The Imperial March Can Be Heard in The Background
Corrupt businessman-turned-Nazi sympathizer Walter Donovan makes for one of the most interesting villains in the Indiana Jones series. Willing to do whatever it takes to reach the Grail, his interactions with Indiana and his father result in some of the best scenes in the movie, thanks in large to Julian Glover’s chilling performance as the character.
It might require a few viewings, but a small reference to Glover’s past film credits occurs in his initial introductory scene. Attending a party thrown by Donovan and his wife, Indiana awaits the mysterious mogul in Donovan’s office. As Donovan throws open the doors and enters the room, you can hear John Williams’ famous “Imperial March” from The Empire Strikes Back being played on the piano. Not only is this a reference to George Lucas and John Williams’ past work in Star Wars, but it also nods to Glover’s past appearance in Lucas’s sci-fi series, the actor having played Imperial General Veers in The Empire Strikes Back.
Most of The Uniforms in The Berlin March Are Authentic
In an impressive nod to historical accuracy, most of the uniforms worn by background extras during the infamous Berlin march scene halfway through the film are genuine articles of clothing worn by members of the Nazi regime.

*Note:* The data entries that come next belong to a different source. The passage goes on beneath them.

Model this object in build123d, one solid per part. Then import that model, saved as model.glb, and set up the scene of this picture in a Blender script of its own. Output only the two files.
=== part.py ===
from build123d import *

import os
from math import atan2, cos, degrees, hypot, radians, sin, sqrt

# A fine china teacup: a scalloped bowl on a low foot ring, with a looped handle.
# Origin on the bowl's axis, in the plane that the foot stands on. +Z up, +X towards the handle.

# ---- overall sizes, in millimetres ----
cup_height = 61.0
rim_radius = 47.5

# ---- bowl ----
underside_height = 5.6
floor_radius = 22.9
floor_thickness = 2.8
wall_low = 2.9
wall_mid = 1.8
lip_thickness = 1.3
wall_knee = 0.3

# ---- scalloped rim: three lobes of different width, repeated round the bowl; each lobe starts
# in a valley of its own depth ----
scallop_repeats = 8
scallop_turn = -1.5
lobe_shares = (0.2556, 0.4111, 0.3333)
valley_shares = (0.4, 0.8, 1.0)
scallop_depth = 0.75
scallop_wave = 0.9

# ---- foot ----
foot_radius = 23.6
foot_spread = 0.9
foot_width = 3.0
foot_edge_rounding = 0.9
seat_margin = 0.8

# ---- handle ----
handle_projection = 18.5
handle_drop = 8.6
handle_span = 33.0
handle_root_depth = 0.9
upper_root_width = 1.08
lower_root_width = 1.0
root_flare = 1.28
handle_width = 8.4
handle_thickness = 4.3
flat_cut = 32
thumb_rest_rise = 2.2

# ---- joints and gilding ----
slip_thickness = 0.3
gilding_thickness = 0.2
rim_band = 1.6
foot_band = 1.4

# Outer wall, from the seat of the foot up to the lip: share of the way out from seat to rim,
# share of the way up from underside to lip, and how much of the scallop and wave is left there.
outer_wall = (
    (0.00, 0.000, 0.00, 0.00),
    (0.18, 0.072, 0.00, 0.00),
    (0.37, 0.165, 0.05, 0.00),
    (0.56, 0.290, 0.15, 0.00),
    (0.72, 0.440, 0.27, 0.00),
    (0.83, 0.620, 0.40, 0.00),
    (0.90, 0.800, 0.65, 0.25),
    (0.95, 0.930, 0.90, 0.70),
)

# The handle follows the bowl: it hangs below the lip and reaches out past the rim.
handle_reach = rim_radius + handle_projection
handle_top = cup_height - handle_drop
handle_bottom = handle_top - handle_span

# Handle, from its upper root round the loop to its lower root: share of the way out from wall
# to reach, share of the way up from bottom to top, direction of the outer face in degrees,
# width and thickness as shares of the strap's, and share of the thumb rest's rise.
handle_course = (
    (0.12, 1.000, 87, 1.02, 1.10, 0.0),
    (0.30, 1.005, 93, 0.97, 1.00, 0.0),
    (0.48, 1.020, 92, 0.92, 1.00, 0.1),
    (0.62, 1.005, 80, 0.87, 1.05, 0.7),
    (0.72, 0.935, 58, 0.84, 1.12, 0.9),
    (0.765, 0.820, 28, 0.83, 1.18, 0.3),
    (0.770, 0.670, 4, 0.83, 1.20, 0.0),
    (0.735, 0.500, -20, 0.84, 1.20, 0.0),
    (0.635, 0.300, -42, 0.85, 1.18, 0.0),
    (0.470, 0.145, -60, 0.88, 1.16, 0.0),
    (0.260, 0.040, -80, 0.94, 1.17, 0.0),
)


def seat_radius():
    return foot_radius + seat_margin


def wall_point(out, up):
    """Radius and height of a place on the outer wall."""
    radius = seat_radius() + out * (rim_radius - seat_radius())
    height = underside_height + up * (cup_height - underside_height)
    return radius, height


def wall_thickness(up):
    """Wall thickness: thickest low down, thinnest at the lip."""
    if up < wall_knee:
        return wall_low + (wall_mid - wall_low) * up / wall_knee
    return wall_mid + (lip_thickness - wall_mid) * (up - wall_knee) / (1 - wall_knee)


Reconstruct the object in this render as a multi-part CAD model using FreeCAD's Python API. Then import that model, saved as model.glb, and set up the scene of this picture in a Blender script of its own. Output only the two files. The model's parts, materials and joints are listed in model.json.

Prior to filming, costume designer Anthony Powell sent his assistant to Eastern Europe in order to gather potential costumes for the film. The assistant came across a large cache of preserved World War II-era uniforms, most of which were used in the film. During the subsequent rally sequence, Spielberg instructed all of his costumed extras delivering the “Sieg Heil” salute to hide their free hand behind their backs, crossing their fingers as they were filming.
The Last Crusade Uses The First-Ever Digital Composite Shot in Film History
One of the most complex scenes in Indiana Jones and The Last Crusade comes near the very end of the film. After finally discovering what he believes is the Holy Grail, the conniving Donovan takes a drink from the false cup, leading him to crumble away into dust. A terrifying moment, the finished scene proved both arduous and marvelous to behold, the filmmakers pioneering the then-experimental tool known as CGI in said scene.

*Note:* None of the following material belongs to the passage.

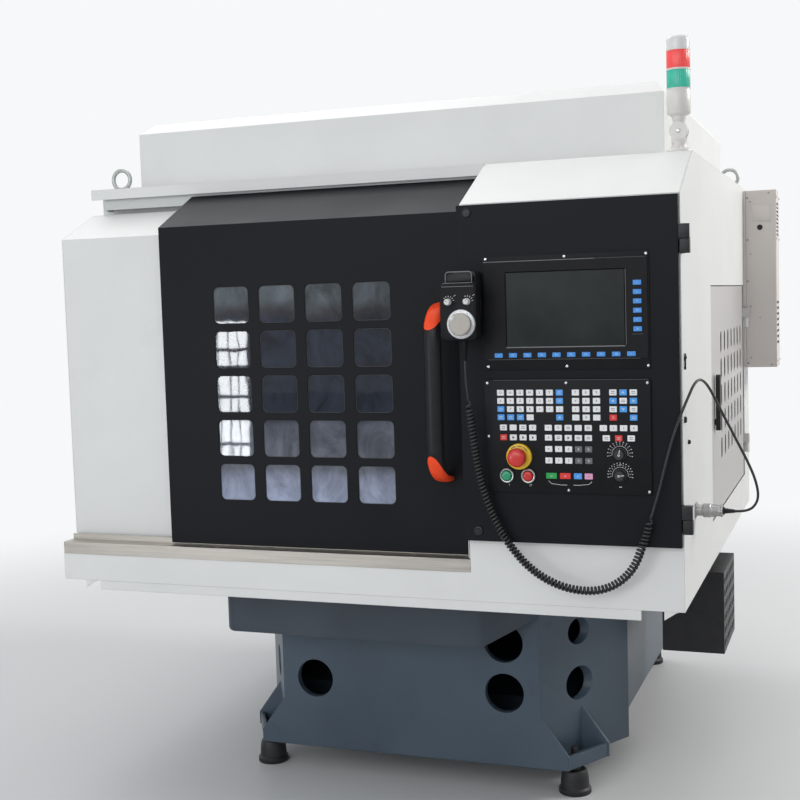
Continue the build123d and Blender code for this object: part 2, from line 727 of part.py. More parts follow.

In what would become the first-ever all-digital composite shot, the special effects team working on Indiana Jones and The Last Crusade layered the different shots of Donovan as he continued to age, giving the appearance of his physical decomposition as he grew older.
The Movie’s Production Worked Closely With Jordan’s Monarchy
Like every entry in the Indiana Jones series, Indiana Jones and Last Crusade required Spielberg, his cast, and his crew to travel to exotic new locations for filming. With locations spanning the U.S. and a decent amount of Europe (Spain, Italy, West Germany, and the United Kingdom), Spielberg also sought to film a majority of Indiana Jones and The Last Crusade’s last act in the ancient Jordan city of Petra. To do so, Spielberg had to ask the permission of Jordan’s government to film there. To their surprise, the country’s monarchical rulers, King Hussein and Queen Noor, significantly happily aided in the movie’s production.

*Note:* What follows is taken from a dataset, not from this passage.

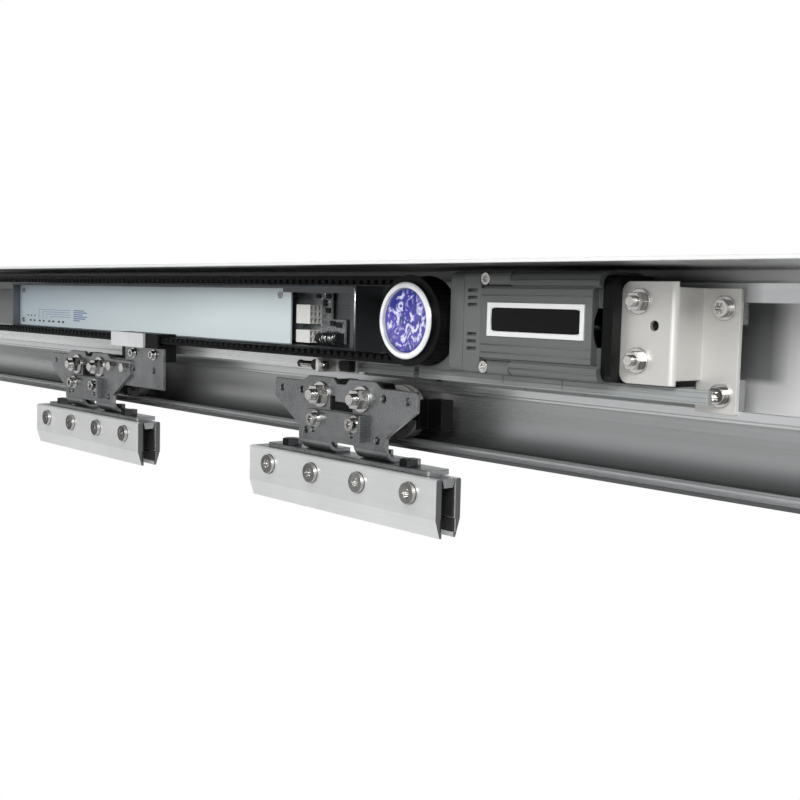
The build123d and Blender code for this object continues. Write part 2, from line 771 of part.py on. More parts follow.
def make_control_unit():
    sheet = tray_sheet
    top = tray_top
    with BuildPart() as tray:
        block((tray_left, tray_right), (hook_face, hook_face + sheet), (tray_bottom, top))
        block((tray_left, tray_right), (hook_face, tray_depth), (top - sheet, top))
        block((tray_left, tray_right), (hook_face, tray_depth), (tray_bottom, tray_bottom + sheet))
        block((tray_left, tray_left + sheet), (hook_face, tray_depth), (tray_bottom, top))
        block((tray_right - sheet, tray_right), (hook_face, tray_depth), (tray_bottom, top))
        block((cover_right, tray_right), (tray_depth - sheet, tray_depth), (top - tray_lip, top))
        block((tray_right - tray_end_lip, tray_right), (tray_depth - sheet, tray_depth), (tray_bottom, top))
        for x in (tray_left + tray_foot_inset, tray_right - tray_foot_inset - tray_foot):
            block((x, x + tray_foot), (strip_depth - strip_flange, strip_depth), (strip_top, tray_bottom))
        ends = (board_left + standoff_inset, board_right - standoff_inset)
        for x in (*ends, sum(ends) / 2):
            for z in (tray_bottom + standoff_drop, top - standoff_drop):
                disc(x, z, standoff_radius, hook_face + sheet, board_depth - board_thickness)
        for x, z in cover_screw_places():
            disc(x, z, cover_boss, hook_face + sheet, cover_depth - cover_thickness)
            disc(x, z, 1.5, cover_depth - 12, cover_depth, Mode.SUBTRACT)
    save(tray, "control_tray")
    inner = (tray_bottom + sheet + cover_gap, top - sheet - cover_gap)
    with BuildPart() as cover:
        rear = cover_depth - cover_thickness
        block((tray_left + sheet + cover_gap, cover_right), (rear, cover_depth), inner)
        for x, z in cover_screw_places():
            disc(x, z, 1.5 + screw_gap, cover_depth - 4, cover_depth + 1, Mode.SUBTRACT)
    save(cover, "control_cover")
    with BuildPart() as board:
        rear = board_depth - board_thickness
        block((board_left, board_right), (rear, board_depth), (board_bottom, board_top))
        block(
            (board_right - board_notch_width, board_right + 1),
            (rear - 1, board_depth + 1),
            (board_top - board_notch_drop, board_top + 1),
            Mode.SUBTRACT,
        )
        for x, z in cover_screw_places():
            disc(x, z, cover_boss + screw_gap, board_depth - 3, board_depth + 1, Mode.SUBTRACT)
    save(board, "circuit_board")
    socket_x = (cover_right + socket_gap, cover_right + socket_gap + socket_width)
    socket_front = cover_depth - 2
    with BuildPart() as connectors:
        for low, rows in ((tray_bottom + socket_lift, 3), (board_bottom, 2)):
            block(socket_x, (board_depth, socket_front), (low, low + rows * socket_pitch))
            pitch_y = (socket_front - board_depth) / 3
            for row in range(rows):
                for column in range(3):
                    y = board_depth + pitch_y * (column + 0.5)
                    mid = low + socket_pitch * (row + 0.5)
                    block(
                        (socket_x[1] - 6, socket_x[1] + 1),
                        (y - pitch_y * 0.32, y + pitch_y * 0.32),
                        (mid - socket_pitch * 0.32, mid + socket_pitch * 0.32),
                        Mode.SUBTRACT,
                    )
    save(connectors, "board_connectors")
    coil_x = cover_right + coil_place
    coil_z = board_bottom + coil_radius
    coil_y = board_depth + coil_radius + coil_lap
    part_front = cover_depth - cover_thickness - part_room
    part_pitch = (cover_right - board_left) / 20
    middle = (board_bottom + board_top) / 2
    with BuildPart() as components:
        with Locations(Location((coil_x, -coil_y, coil_z), (0, 90, 0))):
            Cylinder(coil_radius, coil_length)
        ends = (coil_x - coil_length / 2, coil_x + coil_length / 2)
        block(ends, (board_depth, board_depth + coil_pad), (board_bottom, coil_z + coil_radius))
        for first, last in ((4, 6), (13, 14), (15, 16)):
            ends = (board_left + first * part_pitch, board_left + last * part_pitch)
            block(ends, (board_depth, part_front), (middle - part_pitch / 2, middle + part_pitch / 2))
        for step in (8, 9, 10):
            disc(board_left + step * part_pitch, middle, part_pitch / 3, board_depth, part_front)
    save(components, "board_components")


def cover_screw_places():
    left = tray_left + cover_screw_inset
    high = tray_top - cover_screw_drop
    return ((left, high), (cover_right - cover_screw_inset, high), (left, tray_bottom + cover_screw_drop))


def make_housing_screws():
    with BuildPart() as screws:
        for x, z in motor_screw_places():
            disc(x, z, 3.9, motor_depth - 3, motor_depth - 0.3)
            disc(x, z, 2, motor_depth - 14, motor_depth - 3)
            lobe_recess(x, z, 2.3, motor_depth - 0.3, 1.4)
        for x, z in cover_screw_places():
            disc(x, z, 2.6, cover_depth, cover_depth + 1.4)
            disc(x, z, 1.5, cover_depth - 10, cover_depth)
            lobe_recess(x, z, 1.6, cover_depth + 1.4, 0.8)
    save(screws, "housing_screws")


def make_bracket():
    web_x = (bracket_right - plate, bracket_right)
    with BuildPart() as bracket:
        with BuildSketch(front(bracket_depth - plate)):
            with Locations(((bracket_left + bracket_right) / 2, bracket_bottom + bracket_height / 2)):
                Rectangle(bracket_right - bracket_left, bracket_height)
        extrude(amount=plate)
        fillet(bracket.edges().filter_by(Axis.Y).group_by(Axis.X)[0], bracket_corner)
        block(web_x, (hook_face, bracket_depth), (bracket_bottom + bracket_web_rise, bracket_flange_top))
        fillet(bracket.edges().filter_by(Axis.Z).group_by(Axis.Y)[0].sort_by(Axis.X)[-1], bracket_bend)
        flange_z = (flange_bottom, bracket_flange_top)
        block((web_x[0], bracket_flange_right), (hook_face, hook_face + plate), flange_z)
        for sign in (-1, 1):
            z = bracket_nut_z + sign * bracket_nut_height / 2
            disc(bracket_nut_x, z, 3 + screw_gap, bracket_depth - 4, bracket_depth + 1, Mode.SUBTRACT)
        through = (bracket_depth - plate - 1, bracket_depth + 1)
        disc(bracket_hole_x, bracket_hole_z, bracket_hole_radius, *through, Mode.SUBTRACT)
        for z in (upper_bolt_z, lower_bolt_z):
            disc(bracket_bolt_x, z, 3 + screw_gap, hook_face - 1, hook_face + 4, Mode.SUBTRACT)
    save(bracket, "motor_bracket")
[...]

After inviting the movie’s cast and crew to visit their Royal Palace, the king and queen became friends with Spielberg. The couple grew so close to Spielberg that Noor herself volunteered to drive the director to Al-Khazneh every day (the Jordan building used to simulate the Crusader temple that houses the Holy Grail), observing the movie’s production with her young children.
An Award-Winning Playwright Rewrote Most of The Movie’s Dialogue
As already mentioned, the script for Indiana Jones and The Last Crusade went through several significant changes in its pre-production phase, including treatments and drafts provided by George Lucas, Chris Columbus, and Menno Meyjes. Before long, Spielberg and Lucas settled on a screenplay from Innerspace writer Jeffrey Boam, who would go on to be the credited screenwriter behind the film.
Just prior to filming, however, Spielberg contacted the influential playwright Tom Stoppard to provide extensive rewrites on the script, hoping to add a more humorous dynamic between Indiana and his father. Working under the pseudonym of Barry Watson, Stoppard proofread the script, polishing the dialogue and injecting it with the wittier tone Spielberg was looking for. As Spielberg clarified, “Tom is pretty much responsible for every line of dialogue.”
Harrison Ford Performed Nearly All of His Own Stunts
Given its basis in the action genre, it should surprise no one that filming Indiana Jones and The Last Crusade was intensive, thanks in large part to the movie’s intricate stunts. Despite the abundant dangers associated with these scenes, Harrison Ford chose to perform as many of his own stunts as possible. In fact, Ford was so dedicated to performing these demanding scenes, his stunt double Vic Armstrong once said, “The biggest stunt I always say on the Indiana Jones films was stopping Harrison doing the stunts because I had to fight nearly every time to stop him.”
Henry Jones, SR. Is Shot by a Very Interesting Gun
Facing off against Donovan and his forces at the temple that houses the Holy Grail, Indiana and Henry face their former financier at gunpoint. With Indiana refusing to search for the Grail, Donovan shoots Henry, wounding him. To save Henry, Indiana must find the Grail, bringing it back to revive his injured father.
In a fascinating bit of trivia, Henry is wounded by a Walther PPK pistol – the signature weapon of choice for James Bond, played by Sean Connery in a total of seven films. In an added twist, Julian Glover – the man wielding 007’s go-to pistol – was the main antagonist of the 1981 James Bond film, For Your Eyes Only, opposite Roger Moore’s iteration of the character.